According to the UrhDaG-E, this concerns content that:

  • consists of less than half of the content flagged by a rightsholder (although this does not apply to graphics/pictures that can be used in full if the further requirements are met);
  • is combined with other content; and
  • is either a minor use (defined as non-profit or negligible-profit use of up to: 15 seconds of a film; 15 seconds of sound up to 160 characters of text; or 125kB of a picture or graphic) or flagged as legal by the user.

Even if these requirements are met, trustworthy rightsholders may, however, request an immediate takedown of content.

It is doubtful (but remains to be seen) whether the process foreseen in the UrhDaG-E can preserve the rightsholder’s legitimate interests, is technically and financially feasible for OCSSPs and – at the same time – prevents overblocking of legitimate content as required by article 17.

Developments to watch

Although the contours of article 17’s implementation into German law are becoming clearer through the UrhDaG-E, numerous questions remain open and require further intensive discussion.

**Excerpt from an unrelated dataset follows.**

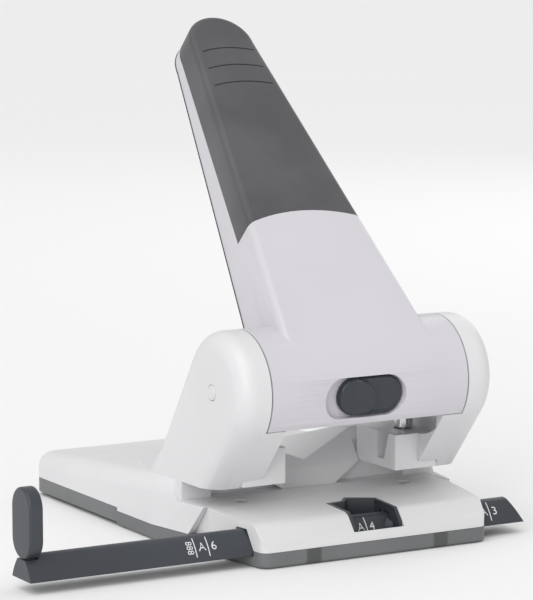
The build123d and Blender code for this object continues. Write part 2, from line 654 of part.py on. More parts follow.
def underside():
    """Side outline of the sector below the hub's front and rear edges."""
    front_a, rear_a = radians(180 - hub_lip_deg), radians(360 + hub_rear_deg)
    far = hub_r + 14
    with BuildSketch() as sector:
        with BuildLine():
            Polyline((hub_y, hub_z), (hub_y + far * cos(front_a), hub_z + far * sin(front_a)),
                     (hub_y - 8, hub_z - far), (hub_y + far, hub_z - far),
                     (hub_y + far * cos(rear_a), hub_z + far * sin(rear_a)), close=True)
        make_face()
    return sector.sketch


with BuildPart() as lever_shell:
    add(handle_blank.part)
    add(grip_zone.part, mode=Mode.SUBTRACT)
    # the core that backs the grip
    with BuildSketch(lever_plane.offset(-12)):
        add(handle_plan(grip_t + 0.02, 40.0))
    extrude(amount=12 + hub_r - grip_t - 0.02)
    with BuildSketch(lever_side):
        with BuildLine():
            Polyline((-40, -40), (40, lever_rear(40)), (lever_len + 2, lever_rear(lever_len + 2)),
                     (lever_len + 2, 60), (-40, 60), close=True)
        make_face()
    extrude(amount=60, both=True, mode=Mode.INTERSECT)
    # hollow handle, open at the back
    with BuildSketch(lever_plane.offset(-14)):
        add(handle_plan(lever_wall, 8.0))
    extrude(amount=14 + hub_r - lever_wall, mode=Mode.SUBTRACT)
    # the hub's skin and its end discs
    with BuildSketch(lever_side):
        Circle(hub_r)
    extrude(amount=hub_half, both=True)
    with BuildSketch(lever_side):
        Circle(hub_r - wall)
    extrude(amount=lip_in, both=True, mode=Mode.SUBTRACT)
    # slot in the skin for the steel core
    with BuildSketch(lever_side):
        with BuildLine():
            Polyline((10.0, 1.0), (40.0, 1.0), (40.0, 20.6), (10.0, 20.6), close=True)
        make_face()
    extrude(amount=core_x + gap, both=True, mode=Mode.SUBTRACT)
    # open underside of the hub, between the front lip and the rear edge
    with BuildSketch(Plane.YZ):
        add(underside())
    extrude(amount=lip_in, both=True, mode=Mode.SUBTRACT)
    # the end discs are smaller there
    with BuildSketch(Plane.YZ):
        add(underside())
        with Locations((hub_y, hub_z)):
            Circle(disc_low_r, mode=Mode.SUBTRACT)
    extrude(amount=hub_half + 1, both=True, mode=Mode.SUBTRACT)
    add(lock_pocket.part)
    add(lock_recess.part, mode=Mode.SUBTRACT)
    with Locations((0, hub_y, hub_z)):
        Cylinder(axle_d / 2 + run, 2 * hub_half + 2, rotation=(0, 90, 0), mode=Mode.SUBTRACT)
finish(lever_shell, "lever_shell")

# --- back cover: closes the open back of the handle ---
with BuildPart() as lever_back:
    with BuildSketch(lever_plane.offset(-14)):
        add(handle_plan(lever_wall + 0.15, 36.0))
    extrude(amount=14 + hub_r)
    with BuildSketch(lever_side):
        with BuildLine():
            Polyline((36.0, lever_rear(36.0) + 0.3), (lever_len + 2, lever_rear(lever_len + 2) + 0.3),
                     (lever_len + 2, lever_rear(lever_len + 2) + 2.1), (36.0, lever_rear(36.0) + 2.1),
                     close=True)
        make_face()
    extrude(amount=60, both=True, mode=Mode.INTERSECT)
    for s in cover_screw_s:
        with BuildSketch(lever_plane.offset(lever_rear(s) - 2.0)):
            with Locations((0, s)):
                Circle(1.6)
        extrude(amount=6.0, mode=Mode.SUBTRACT)
finish(lever_back, "lever_back")

# --- steel core, drive tube and cams ---
core_end = 112.0
with BuildPart() as lever_core:
    for side in (-1, 1):
        with BuildSketch(lever_side.offset(side * (core_x - steel_t / 2))):
            with BuildLine():
                Polyline((-11, 0), (-6, 15.0), (core_end, 18.0), (core_end, 8.0), (30.0, 4.0), (8, -9),
                         (-8, -9), close=True)
            make_face()
        extrude(amount=steel_t / 2, both=True)
    with BuildSketch(lever_side):
        with BuildLine():
            Polyline((10.0, 14.6), (core_end, 17.2), (core_end, 20.0), (10.0, 17.4), close=True)
        make_face()
    extrude(amount=core_x, both=True)
    with Locations((0, hub_y, hub_z)):
        Cylinder(tube_d / 2, 80, rotation=(0, 90, 0), mode=Mode.SUBTRACT)
finish(lever_core, "lever_core")

with BuildPart() as drive_tube:
    with Locations((0, hub_y, hub_z)):
        Cylinder(tube_d / 2, 2 * (pin_x + cam_w / 2), rotation=(0, 90, 0))
        Cylinder(axle_d / 2 + run, 100, rotation=(0, 90, 0), mode=Mode.SUBTRACT)
finish(drive_tube, "drive_tube")

cam_gap = 0.12
cam_from = -24.0                                 # the flank starts this many degrees before rest
cam_drop = hub_z - head_z - cam_gap              # contact height below the axis at rest


def involute(turn):
    """Point of the cam's involute, as it stands at rest, that touches the punch after a turn in degrees."""
    phi = radians(turn)
    drop = cam_drop + cam_arm * phi
    return (hub_y + cam_arm * cos(phi) + drop * sin(phi), hub_z + cam_arm * sin(phi) - drop * cos(phi))


for side, name in ((-1, "left"), (1, "right")):
    x = side * pin_x
    with BuildPart() as cam:
        with BuildSketch(Plane.YZ.offset(x)):
            with Locations((hub_y, hub_z)):
                Circle(cam_disc_r)
            with BuildLine():
                flank = Spline(*[involute(cam_from + (press_deg + 1 - cam_from) * i / 14) for i in range(15)])
                Polyline(flank @ 1, (hub_y + 20.0, hub_z - 1.0), (hub_y + 5.0, hub_z + 13.0), (hub_y, hub_z),
                         flank @ 0)
            make_face()
        extrude(amount=cam_w / 2, both=True)
        with Locations((x, hub_y, hub_z)):
            Cylinder(tube_d / 2, 20, rotation=(0, 90, 0), mode=Mode.SUBTRACT)
    finish(cam, f"{name}_cam")

# --- return spring: coils round the drive tube, built as rings ---
spring_wire = 1.6
with BuildPart() as return_spring:
    for side in (-1, 1):
        for turn in range(coil_turns):
            with Locations((side * (coil_start + coil_pitch * turn), hub_y, hub_z)):
                Torus(tube_d / 2 + 0.4 + spring_wire / 2, spring_wire / 2, rotation=(0, 90, 0))
finish(return_spring, "return_spring")

# --- lock slider and its steel bar ---
slider_low, slider_top, knob_top = recess_floor + 0.3, recess_floor + 2.6, hub_r + 1.4
knob_x = lock_x - (knob_w - knob_h) / 2
with BuildPart() as lock_slider:
    with BuildSketch(lock_plane.offset(slider_low)):
        with Locations((lock_x, 0)):
            SlotOverall(knob_w, knob_h)
    extrude(amount=slider_top - slider_low)
    with BuildSketch(lock_plane.offset(slider_top)):
        with Locations((knob_x, 0)):
            Circle(knob_h / 2)
    extrude(amount=knob_top - slider_top)
    # thumb scoop on the knob's left half, which leaves an upright ridge
    with BuildSketch(Plane(origin=(0, hub_y, hub_z), x_dir=(1, 0, 0),
                           z_dir=(0, -sin(radians(lock_deg)), -cos(radians(lock_deg))))):
        with Locations((knob_x - 5.5, -knob_top - 7.0)):
            Circle(10.0)
    extrude(amount=12, both=True, mode=Mode.SUBTRACT)
finish(lock_slider, "lock_slider")

with BuildPart() as lock_bar:
    with BuildSketch(lock_plane.offset(recess_floor - 4.4)):
        with Locations((lock_x, 0)):
            Rectangle(40.0, 3.0)
    extrude(amount=2.4)
    with BuildSketch(lock_plane.offset(recess_floor - 2.0)):
        with Locations((lock_x - 0.4, 0)):
            Rectangle(6.0, 3.0)
    extrude(amount=slider_low - recess_floor + 2.0)
finish(lock_bar, "lock_bar")

# --- screws ---
with BuildPart() as lever_screws:
    for s in cover_screw_s:
        with BuildSketch(lever_plane.offset(lever_rear(s) + 0.4)):
            with Locations((0, s)):
                Circle(1.5)
        extrude(amount=6.0)
        with BuildSketch(lever_plane.offset(lever_rear(s) - 1.3)):
            with Locations((0, s)):
                Circle(2.8)
        extrude(amount=1.2)
        with BuildSketch(lever_plane.offset(lever_rear(s) - 0.2)):
            with Locations((0, s)):
                Circle(1.5)
        extrude(amount=1.0)
finish(lever_screws, "lever_screws")

with BuildPart() as die_screws:
    with Locations(*[(x, y, plate_z - steel_t) for x, y in die_screw_spots]):
        Cylinder(2.7, 1.6, align=(Align.CENTER, Align.CENTER, Align.MAX))
        Cylinder(1.5, steel_t - 0.1, align=(Align.CENTER, Align.CENTER, Align.MIN))
finish(die_screws, "die_screws")
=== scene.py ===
"""Looks of the heavy-duty desk hole punch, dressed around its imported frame."""

import json
import logging
import math
from collections.abc import Callable, Sequence
from dataclasses import dataclass
from enum import Enum
from typing import ClassVar

import bmesh
import bpy
import numpy as np
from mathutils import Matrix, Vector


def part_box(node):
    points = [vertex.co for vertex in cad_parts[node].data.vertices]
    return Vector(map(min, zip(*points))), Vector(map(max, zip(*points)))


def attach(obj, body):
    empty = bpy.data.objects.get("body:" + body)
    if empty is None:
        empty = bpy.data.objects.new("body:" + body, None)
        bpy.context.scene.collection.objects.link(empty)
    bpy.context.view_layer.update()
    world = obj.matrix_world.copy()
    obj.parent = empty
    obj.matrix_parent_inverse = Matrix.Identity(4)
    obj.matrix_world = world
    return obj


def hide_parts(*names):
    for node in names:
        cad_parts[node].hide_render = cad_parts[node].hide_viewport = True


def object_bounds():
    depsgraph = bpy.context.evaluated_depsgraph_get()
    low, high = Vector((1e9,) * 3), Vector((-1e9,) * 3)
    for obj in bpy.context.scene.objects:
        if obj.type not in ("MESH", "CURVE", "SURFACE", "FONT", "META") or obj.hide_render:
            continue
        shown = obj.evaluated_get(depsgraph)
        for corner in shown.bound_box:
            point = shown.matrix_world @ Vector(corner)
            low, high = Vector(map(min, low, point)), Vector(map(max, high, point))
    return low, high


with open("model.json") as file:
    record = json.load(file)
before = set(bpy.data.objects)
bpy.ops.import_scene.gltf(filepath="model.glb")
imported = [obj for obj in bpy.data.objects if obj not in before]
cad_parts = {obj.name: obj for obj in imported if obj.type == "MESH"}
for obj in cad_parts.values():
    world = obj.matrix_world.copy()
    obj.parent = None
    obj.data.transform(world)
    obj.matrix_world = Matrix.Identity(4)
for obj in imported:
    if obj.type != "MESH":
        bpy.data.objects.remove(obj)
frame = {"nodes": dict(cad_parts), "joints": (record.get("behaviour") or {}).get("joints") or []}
cad_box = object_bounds()

log = logging.getLogger("hole_punch")
MM = 0.001
SHARP_EDGE = math.radians(28.0)
SHARP_SURFACE = math.radians(40.0)
FLAT_FACET = math.radians(0.4)
X_AXIS = np.array([1.0, 0.0, 0.0])
Colour = tuple[float, float, float]


class Slot(Enum):
    """Material slots of the record; the pieces below are given their finishes directly, not through these."""

    BODY = "body_plastic"
    TABLE = "table_plastic"
    GRIP = "grip_rubber"
    TRAY = "tray_plastic"
    DARK = "dark_plastic"
    SPRING = "spring_steel"
    SCREW = "screw_steel"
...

Developments regarding the rights and obligations of OCSSPs, rightsholders and users should also be closely monitored. In particular, the European Commission's guidelines on the implementation of article 17, which are expected shortly, could once again bring a new momentum to the discussion.

Further, the Court of Justice of the EU (CJEU) could soon shift the debate on article 17. The Polish government has requested that the filtering obligation in article 17 be declared invalid due to a violation of the freedom of expression and the freedom to receive and impart information as per the EU Charter of Fundamental Rights.

The advocate general’s opinion is scheduled for 22 April 2021 and should be closely analysed. If the Polish government prevails with its argument or the CJEU formulates guidelines for an implementation of article 17 in conformity with these fundamental rights, this will once again steer the debate in a different direction.